> **TASK DIRECTIONS**:
Select the lines that hold the word "data" and copy each one.
○ ○ ○ ○ ○
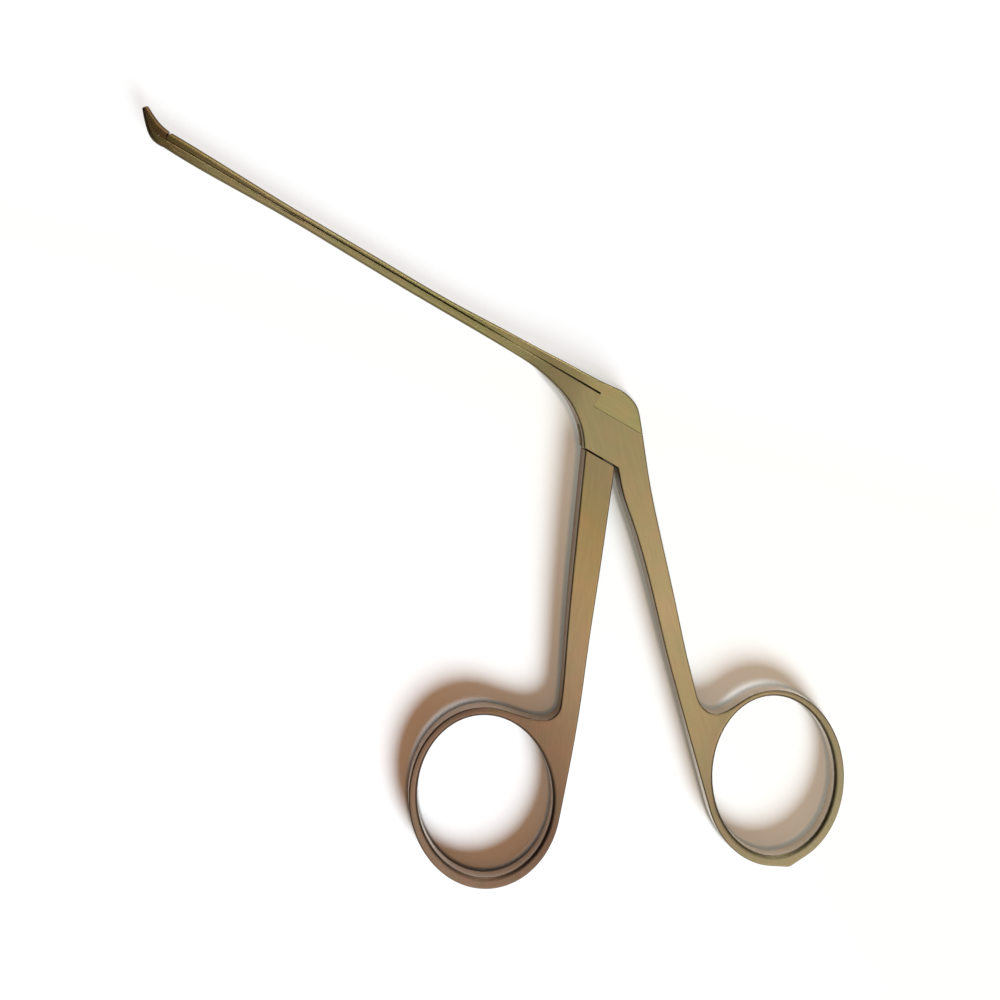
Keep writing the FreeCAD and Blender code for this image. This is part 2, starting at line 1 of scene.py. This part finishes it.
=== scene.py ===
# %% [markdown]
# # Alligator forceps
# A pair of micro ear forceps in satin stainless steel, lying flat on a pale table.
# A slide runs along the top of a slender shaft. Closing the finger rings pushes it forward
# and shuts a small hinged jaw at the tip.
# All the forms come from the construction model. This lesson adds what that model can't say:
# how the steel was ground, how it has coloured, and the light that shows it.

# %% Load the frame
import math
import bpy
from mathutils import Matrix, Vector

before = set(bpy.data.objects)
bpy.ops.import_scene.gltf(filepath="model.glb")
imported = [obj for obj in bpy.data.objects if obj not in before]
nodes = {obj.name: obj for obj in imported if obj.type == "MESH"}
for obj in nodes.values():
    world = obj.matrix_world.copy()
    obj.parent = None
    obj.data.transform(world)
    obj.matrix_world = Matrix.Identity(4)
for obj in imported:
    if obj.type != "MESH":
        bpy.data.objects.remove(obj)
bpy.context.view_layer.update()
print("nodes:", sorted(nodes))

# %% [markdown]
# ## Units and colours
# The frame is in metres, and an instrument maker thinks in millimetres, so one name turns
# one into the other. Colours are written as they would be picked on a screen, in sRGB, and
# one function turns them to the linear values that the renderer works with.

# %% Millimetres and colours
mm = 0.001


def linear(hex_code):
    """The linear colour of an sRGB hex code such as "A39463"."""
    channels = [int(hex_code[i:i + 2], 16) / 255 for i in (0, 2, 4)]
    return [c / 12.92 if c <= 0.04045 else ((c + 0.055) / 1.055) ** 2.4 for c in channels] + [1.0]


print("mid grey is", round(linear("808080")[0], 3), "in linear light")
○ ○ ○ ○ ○
> **ANSWER TO THIS TASK**:
before = set(bpy.data.objects)
imported = [obj for obj in bpy.data.objects if obj not in before]
    obj.data.transform(world)
        bpy.data.objects.remove(obj)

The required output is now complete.